**Do this**
Look through the material below. Copy each line that contains the string "axes".

**Exercise data**
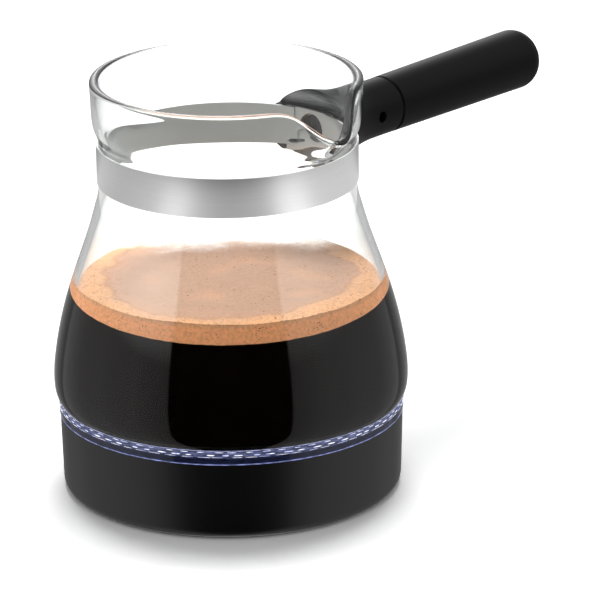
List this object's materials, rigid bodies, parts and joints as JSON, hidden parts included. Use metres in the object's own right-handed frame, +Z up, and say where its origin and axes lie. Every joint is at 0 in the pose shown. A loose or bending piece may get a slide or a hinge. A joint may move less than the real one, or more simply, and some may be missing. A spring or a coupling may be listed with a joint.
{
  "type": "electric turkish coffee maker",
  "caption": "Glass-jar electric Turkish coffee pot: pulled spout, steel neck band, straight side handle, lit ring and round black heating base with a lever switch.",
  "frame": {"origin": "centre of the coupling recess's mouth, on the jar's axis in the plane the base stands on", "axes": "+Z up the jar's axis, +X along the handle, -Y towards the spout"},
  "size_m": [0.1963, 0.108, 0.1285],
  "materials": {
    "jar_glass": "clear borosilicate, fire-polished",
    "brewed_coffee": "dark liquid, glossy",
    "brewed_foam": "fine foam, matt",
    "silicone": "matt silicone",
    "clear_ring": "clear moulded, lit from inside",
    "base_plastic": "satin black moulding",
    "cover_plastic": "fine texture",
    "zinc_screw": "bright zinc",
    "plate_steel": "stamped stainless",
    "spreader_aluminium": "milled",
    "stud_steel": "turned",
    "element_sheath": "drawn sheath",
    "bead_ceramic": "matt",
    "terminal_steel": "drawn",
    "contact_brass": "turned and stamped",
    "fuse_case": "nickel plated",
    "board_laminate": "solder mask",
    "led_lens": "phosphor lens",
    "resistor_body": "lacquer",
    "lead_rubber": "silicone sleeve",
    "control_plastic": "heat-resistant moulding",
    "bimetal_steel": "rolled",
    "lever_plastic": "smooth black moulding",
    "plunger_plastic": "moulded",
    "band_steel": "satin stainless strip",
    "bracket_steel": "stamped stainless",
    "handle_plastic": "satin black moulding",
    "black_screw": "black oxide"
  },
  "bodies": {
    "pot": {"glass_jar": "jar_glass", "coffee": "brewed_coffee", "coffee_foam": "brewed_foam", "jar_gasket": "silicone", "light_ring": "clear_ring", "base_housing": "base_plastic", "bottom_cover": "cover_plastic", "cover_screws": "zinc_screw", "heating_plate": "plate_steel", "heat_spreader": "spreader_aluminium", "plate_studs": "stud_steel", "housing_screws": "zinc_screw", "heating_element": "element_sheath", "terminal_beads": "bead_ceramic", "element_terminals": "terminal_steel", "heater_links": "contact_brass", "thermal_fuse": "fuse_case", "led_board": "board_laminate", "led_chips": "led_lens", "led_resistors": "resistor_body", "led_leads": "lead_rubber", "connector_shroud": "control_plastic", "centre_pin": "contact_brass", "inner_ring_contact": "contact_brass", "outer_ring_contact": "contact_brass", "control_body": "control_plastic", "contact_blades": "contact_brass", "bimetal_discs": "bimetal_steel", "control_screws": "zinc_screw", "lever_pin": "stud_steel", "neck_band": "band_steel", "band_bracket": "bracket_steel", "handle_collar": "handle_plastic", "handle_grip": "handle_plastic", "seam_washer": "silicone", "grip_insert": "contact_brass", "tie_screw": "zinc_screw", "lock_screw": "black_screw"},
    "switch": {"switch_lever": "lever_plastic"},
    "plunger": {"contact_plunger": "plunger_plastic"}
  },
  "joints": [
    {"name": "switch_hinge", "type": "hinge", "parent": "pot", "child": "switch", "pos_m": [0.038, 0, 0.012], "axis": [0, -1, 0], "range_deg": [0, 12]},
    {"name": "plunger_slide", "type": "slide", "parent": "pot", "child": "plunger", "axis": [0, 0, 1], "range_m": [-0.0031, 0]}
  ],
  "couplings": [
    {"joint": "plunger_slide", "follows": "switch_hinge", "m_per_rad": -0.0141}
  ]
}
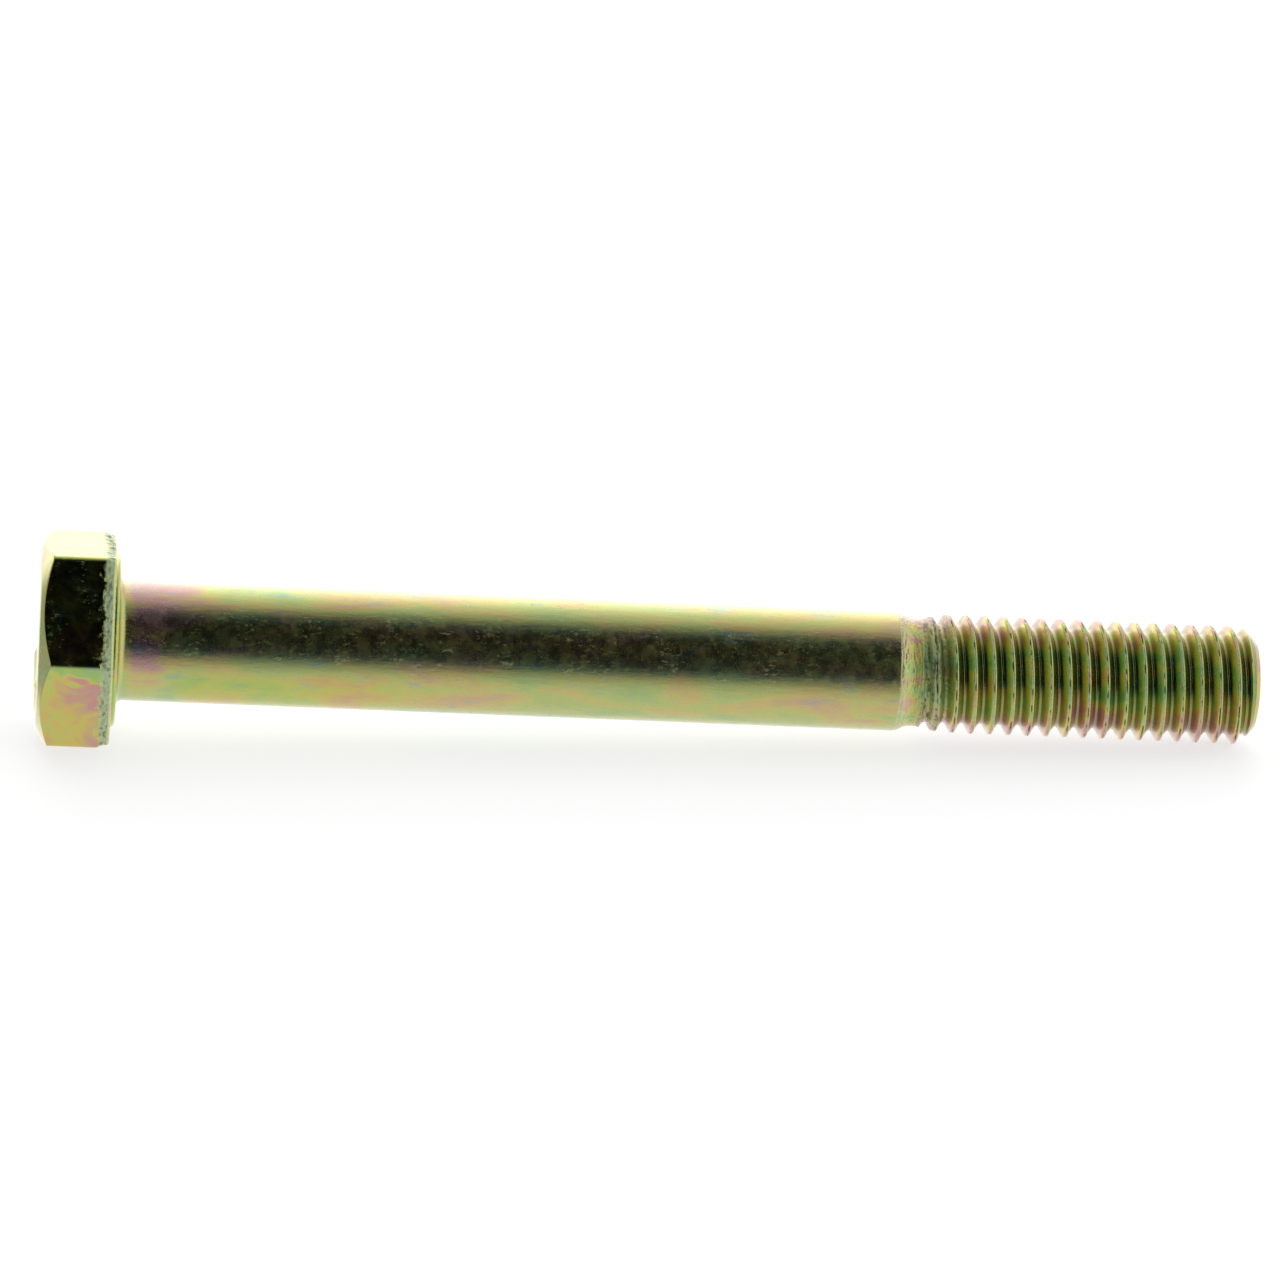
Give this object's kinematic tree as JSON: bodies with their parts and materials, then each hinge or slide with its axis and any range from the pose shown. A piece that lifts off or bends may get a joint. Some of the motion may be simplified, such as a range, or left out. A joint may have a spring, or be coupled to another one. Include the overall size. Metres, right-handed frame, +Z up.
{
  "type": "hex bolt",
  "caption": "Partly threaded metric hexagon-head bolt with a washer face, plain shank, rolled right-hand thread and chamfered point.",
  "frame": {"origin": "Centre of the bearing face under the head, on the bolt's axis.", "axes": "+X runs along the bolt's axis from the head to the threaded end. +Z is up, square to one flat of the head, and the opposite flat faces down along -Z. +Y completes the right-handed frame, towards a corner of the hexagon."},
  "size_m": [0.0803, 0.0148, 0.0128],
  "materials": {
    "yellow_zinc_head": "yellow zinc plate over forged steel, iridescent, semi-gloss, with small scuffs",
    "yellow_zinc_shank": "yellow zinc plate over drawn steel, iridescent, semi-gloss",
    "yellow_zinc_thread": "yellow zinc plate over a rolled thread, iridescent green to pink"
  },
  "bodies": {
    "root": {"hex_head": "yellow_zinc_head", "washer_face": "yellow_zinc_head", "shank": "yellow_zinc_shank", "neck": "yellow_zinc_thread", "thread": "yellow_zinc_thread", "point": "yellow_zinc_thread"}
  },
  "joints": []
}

**Worked answer**
List this object's materials, rigid bodies, parts and joints as JSON, hidden parts included. Use metres in the object's own right-handed frame, +Z up, and say where its origin and axes lie. Every joint is at 0 in the pose shown. A loose or bending piece may get a slide or a hinge. A joint may move less than the real one, or more simply, and some may be missing. A spring or a coupling may be listed with a joint.
  "frame": {"origin": "centre of the coupling recess's mouth, on the jar's axis in the plane the base stands on", "axes": "+Z up the jar's axis, +X along the handle, -Y towards the spout"},
  "frame": {"origin": "Centre of the bearing face under the head, on the bolt's axis.", "axes": "+X runs along the bolt's axis from the head to the threaded end. +Z is up, square to one flat of the head, and the opposite flat faces down along -Z. +Y completes the right-handed frame, towards a corner of the hexagon."},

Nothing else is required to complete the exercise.